Aim - Reproduce all of the listing below without alteration.

Raw data -
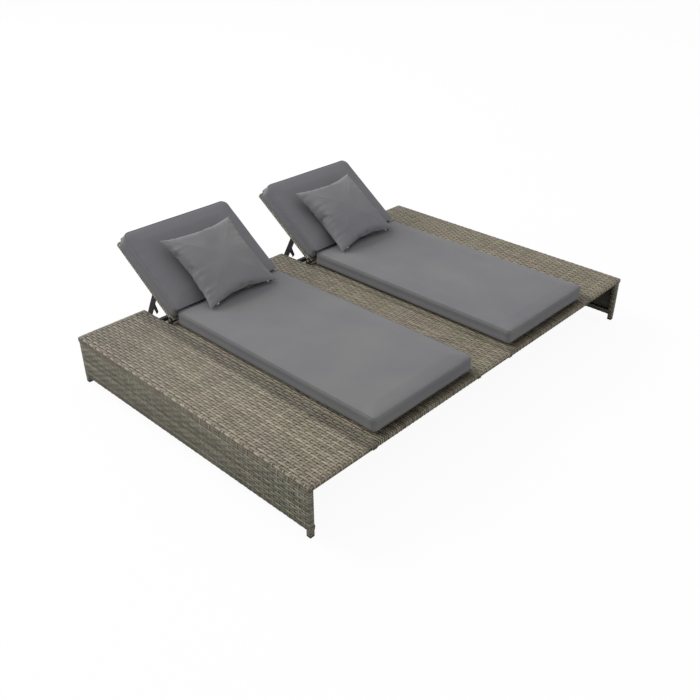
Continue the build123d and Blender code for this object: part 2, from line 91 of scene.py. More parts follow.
class WickerSettings(bpy.types.PropertyGroup):
    """Sizes and colours of the woven strands"""

    strand_pitch: bpy.props.FloatProperty(
        name="Strand pitch", description="From one long strand to the next", default=0.013, unit="LENGTH")
    strand_width: bpy.props.FloatProperty(
        name="Strand width", description="Width of a long strand", default=0.0126, unit="LENGTH")
    cross_pitch: bpy.props.FloatProperty(
        name="Cross pitch", description="From one cross strand to the next", default=0.027, unit="LENGTH")
    cross_width: bpy.props.FloatProperty(
        name="Cross width", description="Width of a cross strand", default=0.0065, unit="LENGTH")
    thickness: bpy.props.FloatProperty(
        name="Thickness", description="Thickness of a strand", default=0.0009, unit="LENGTH")
    wave: bpy.props.FloatProperty(
        name="Wave", description="How far a strand rises and dips where it crosses another", default=0.0011,
        unit="LENGTH")
    crown: bpy.props.FloatProperty(
        name="Crown", description="How far the middle of a strand stands over its edges", default=0.0006,
        unit="LENGTH")
    tube: bpy.props.FloatProperty(
        name="Wrapped tube", description="Width of a tube with its strands", default=0.026, unit="LENGTH")
    skin: bpy.props.FloatProperty(
        name="Weave depth", description="Depth of the weave over its tubes", default=0.003, unit="LENGTH")
    wrap_pitch: bpy.props.FloatProperty(
        name="Wrap pitch", description="From one turn round a tube to the next", default=0.0115,
        unit="LENGTH")
    stripes: bpy.props.FloatProperty(
        name="Stripes", description="How much paler every second strand is", default=0.5)
    color: bpy.props.FloatVectorProperty(
        name="Strand colour", description="Colour of a strand", default=(0.35, 0.308, 0.231), min=0, max=1,
        subtype="COLOR")
    side_color: bpy.props.FloatVectorProperty(
        name="Side colour", description="Colour of the strands down the sides", default=(0.36, 0.34, 0.265),
        min=0, max=1, subtype="COLOR")


class CushionSettings(bpy.types.PropertyGroup):
    """Sizes and colour of the cushions and pillows"""

    seat_corner: bpy.props.FloatProperty(
        name="Seat corner", description="Radius of a seat cushion's upright corners at its foot end",
        default=0.018, unit="LENGTH")
    back_corner: bpy.props.FloatProperty(
        name="Back corner", description="Radius of a back cushion's corners at its upper end",
        default=0.034, unit="LENGTH")
    hinge_corner: bpy.props.FloatProperty(
        name="Hinge corner", description="Radius of a cushion's upright corners at the hinge",
        default=0.016, unit="LENGTH")
    edge: bpy.props.FloatProperty(
        name="Edge", description="Radius of a cushion's long edges", default=0.009, unit="LENGTH")
    seam: bpy.props.FloatProperty(
        name="Seam", description="Radius of the raised seams", default=0.0019, unit="LENGTH")
    flare: bpy.props.FloatProperty(
        name="Flare", description="How far the back cushion's lower edge stands out at its sides",
        default=0.0075, unit="LENGTH")
    overhang: bpy.props.FloatProperty(
        name="Overhang", description="How far that edge hangs over the backrest's tubes", default=0.02,
        unit="LENGTH")
    voxel: bpy.props.FloatProperty(
        name="Mesh size", description="Size of the faces that the fabric is simulated on", default=0.008,
        unit="LENGTH")
    pressure: bpy.props.FloatProperty(
        name="Filling", description="Pressure of the filling on the fabric", default=4.0)
    swell: bpy.props.FloatProperty(
        name="Swell", description="Most that the filling moves the fabric", default=0.008, unit="LENGTH")
    side_share: bpy.props.FloatProperty(
        name="Side swell", description="Share of the swell that the sides keep", default=0.35)
    shift: bpy.props.FloatProperty(
        name="Cushion shift", description="How far the seat cushions lie off the middle of their bays",
        default=0.010, unit="LENGTH")
    back_start: bpy.props.FloatProperty(
        name="Back cushion start", description="Lower end of the back cushion, from the hinge",
        default=-0.008, unit="LENGTH")
    back_end: bpy.props.FloatProperty(
        name="Back cushion end", description="Upper end of the back cushion, from the hinge", default=0.442,
        unit="LENGTH")
    back_under: bpy.props.FloatProperty(
        name="Back cushion underside", description="Its height over the hinge, square to the back",
        default=0.0134, unit="LENGTH")
    thickness: bpy.props.FloatProperty(
        name="Thickness", description="Thickness at the crown", default=0.0826, unit="LENGTH")
    width: bpy.props.FloatProperty(
        name="Width", description="Width of a cushion", default=0.598, unit="LENGTH")
    pillow_cut: bpy.props.FloatProperty(
        name="Pillow cut", description="Side of the flat pillow cover", default=0.43, unit="LENGTH")
    pillow_size: bpy.props.FloatProperty(
        name="Pillow size", description="Side of the filled pillow, over its corners", default=0.398,
        unit="LENGTH")
    pillow_front: bpy.props.FloatProperty(
        name="Pillow front", description="Bulge of the pillow's front", default=0.062, unit="LENGTH")
    pillow_back: bpy.props.FloatProperty(
        name="Pillow back", description="Bulge of the pillow's back", default=0.043, unit="LENGTH")
    pillow_along: bpy.props.FloatProperty(
        name="Pillow place", description="Middle of the pillow, along the back from the hinge",
        default=0.110, unit="LENGTH")
    pillow_above: bpy.props.FloatProperty(
        name="Pillow height", description="Middle of the pillow, square to the back", default=0.1427,
        unit="LENGTH")
    pillow_shifts: bpy.props.FloatVectorProperty(
        name="Pillow shifts", description="Left and right pillow, from the middle of the bay along X",
        default=(0.004, -0.023), size=2, unit="LENGTH")
    pillow_turns: bpy.props.FloatVectorProperty(
        name="Pillow turns", description="How far the left and right pillow are turned on the back",
        default=(math.radians(0.7), math.radians(1.4)), size=2, unit="ROTATION")
    pillow_draw: bpy.props.FloatProperty(
        name="Pillow draw", description="Share that a pillow's sides pull in between its corners",
        default=0.07)
    color: bpy.props.FloatVectorProperty(
        name="Fabric", description="Colour of the cushions' fabric", default=(0.19, 0.19, 0.196),
        min=0, max=1, subtype="COLOR")
    pillow_color: bpy.props.FloatVectorProperty(
        name="Pillow fabric", description="Colour of the pillows' fabric", default=(0.222, 0.22, 0.23),
        min=0, max=1, subtype="COLOR")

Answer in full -
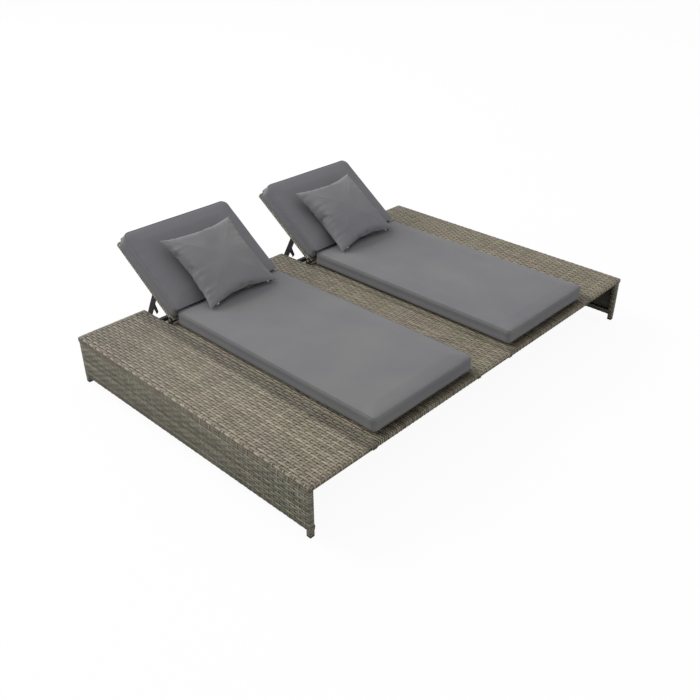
Continue the build123d and Blender code for this object: part 2, from line 91 of scene.py. More parts follow.
class WickerSettings(bpy.types.PropertyGroup):
    """Sizes and colours of the woven strands"""

    strand_pitch: bpy.props.FloatProperty(
        name="Strand pitch", description="From one long strand to the next", default=0.013, unit="LENGTH")
    strand_width: bpy.props.FloatProperty(
        name="Strand width", description="Width of a long strand", default=0.0126, unit="LENGTH")
    cross_pitch: bpy.props.FloatProperty(
        name="Cross pitch", description="From one cross strand to the next", default=0.027, unit="LENGTH")
    cross_width: bpy.props.FloatProperty(
        name="Cross width", description="Width of a cross strand", default=0.0065, unit="LENGTH")
    thickness: bpy.props.FloatProperty(
        name="Thickness", description="Thickness of a strand", default=0.0009, unit="LENGTH")
    wave: bpy.props.FloatProperty(
        name="Wave", description="How far a strand rises and dips where it crosses another", default=0.0011,
        unit="LENGTH")
    crown: bpy.props.FloatProperty(
        name="Crown", description="How far the middle of a strand stands over its edges", default=0.0006,
        unit="LENGTH")
    tube: bpy.props.FloatProperty(
        name="Wrapped tube", description="Width of a tube with its strands", default=0.026, unit="LENGTH")
    skin: bpy.props.FloatProperty(
        name="Weave depth", description="Depth of the weave over its tubes", default=0.003, unit="LENGTH")
    wrap_pitch: bpy.props.FloatProperty(
        name="Wrap pitch", description="From one turn round a tube to the next", default=0.0115,
        unit="LENGTH")
    stripes: bpy.props.FloatProperty(
        name="Stripes", description="How much paler every second strand is", default=0.5)
    color: bpy.props.FloatVectorProperty(
        name="Strand colour", description="Colour of a strand", default=(0.35, 0.308, 0.231), min=0, max=1,
        subtype="COLOR")
    side_color: bpy.props.FloatVectorProperty(
        name="Side colour", description="Colour of the strands down the sides", default=(0.36, 0.34, 0.265),
        min=0, max=1, subtype="COLOR")


class CushionSettings(bpy.types.PropertyGroup):
    """Sizes and colour of the cushions and pillows"""

    seat_corner: bpy.props.FloatProperty(
        name="Seat corner", description="Radius of a seat cushion's upright corners at its foot end",
        default=0.018, unit="LENGTH")
    back_corner: bpy.props.FloatProperty(
        name="Back corner", description="Radius of a back cushion's corners at its upper end",
        default=0.034, unit="LENGTH")
    hinge_corner: bpy.props.FloatProperty(
        name="Hinge corner", description="Radius of a cushion's upright corners at the hinge",
        default=0.016, unit="LENGTH")
    edge: bpy.props.FloatProperty(
        name="Edge", description="Radius of a cushion's long edges", default=0.009, unit="LENGTH")
    seam: bpy.props.FloatProperty(
        name="Seam", description="Radius of the raised seams", default=0.0019, unit="LENGTH")
    flare: bpy.props.FloatProperty(
        name="Flare", description="How far the back cushion's lower edge stands out at its sides",
        default=0.0075, unit="LENGTH")
    overhang: bpy.props.FloatProperty(
        name="Overhang", description="How far that edge hangs over the backrest's tubes", default=0.02,
        unit="LENGTH")
    voxel: bpy.props.FloatProperty(
        name="Mesh size", description="Size of the faces that the fabric is simulated on", default=0.008,
        unit="LENGTH")
    pressure: bpy.props.FloatProperty(
        name="Filling", description="Pressure of the filling on the fabric", default=4.0)
    swell: bpy.props.FloatProperty(
        name="Swell", description="Most that the filling moves the fabric", default=0.008, unit="LENGTH")
    side_share: bpy.props.FloatProperty(
        name="Side swell", description="Share of the swell that the sides keep", default=0.35)
    shift: bpy.props.FloatProperty(
        name="Cushion shift", description="How far the seat cushions lie off the middle of their bays",
        default=0.010, unit="LENGTH")
    back_start: bpy.props.FloatProperty(
        name="Back cushion start", description="Lower end of the back cushion, from the hinge",
        default=-0.008, unit="LENGTH")
    back_end: bpy.props.FloatProperty(
        name="Back cushion end", description="Upper end of the back cushion, from the hinge", default=0.442,
        unit="LENGTH")
    back_under: bpy.props.FloatProperty(
        name="Back cushion underside", description="Its height over the hinge, square to the back",
        default=0.0134, unit="LENGTH")
    thickness: bpy.props.FloatProperty(
        name="Thickness", description="Thickness at the crown", default=0.0826, unit="LENGTH")
    width: bpy.props.FloatProperty(
        name="Width", description="Width of a cushion", default=0.598, unit="LENGTH")
    pillow_cut: bpy.props.FloatProperty(
        name="Pillow cut", description="Side of the flat pillow cover", default=0.43, unit="LENGTH")
    pillow_size: bpy.props.FloatProperty(
        name="Pillow size", description="Side of the filled pillow, over its corners", default=0.398,
        unit="LENGTH")
    pillow_front: bpy.props.FloatProperty(
        name="Pillow front", description="Bulge of the pillow's front", default=0.062, unit="LENGTH")
    pillow_back: bpy.props.FloatProperty(
        name="Pillow back", description="Bulge of the pillow's back", default=0.043, unit="LENGTH")
    pillow_along: bpy.props.FloatProperty(
        name="Pillow place", description="Middle of the pillow, along the back from the hinge",
        default=0.110, unit="LENGTH")
    pillow_above: bpy.props.FloatProperty(
        name="Pillow height", description="Middle of the pillow, square to the back", default=0.1427,
        unit="LENGTH")
    pillow_shifts: bpy.props.FloatVectorProperty(
        name="Pillow shifts", description="Left and right pillow, from the middle of the bay along X",
        default=(0.004, -0.023), size=2, unit="LENGTH")
    pillow_turns: bpy.props.FloatVectorProperty(
        name="Pillow turns", description="How far the left and right pillow are turned on the back",
        default=(math.radians(0.7), math.radians(1.4)), size=2, unit="ROTATION")
    pillow_draw: bpy.props.FloatProperty(
        name="Pillow draw", description="Share that a pillow's sides pull in between its corners",
        default=0.07)
    color: bpy.props.FloatVectorProperty(
        name="Fabric", description="Colour of the cushions' fabric", default=(0.19, 0.19, 0.196),
        min=0, max=1, subtype="COLOR")
    pillow_color: bpy.props.FloatVectorProperty(
        name="Pillow fabric", description="Colour of the pillows' fabric", default=(0.222, 0.22, 0.23),
        min=0, max=1, subtype="COLOR")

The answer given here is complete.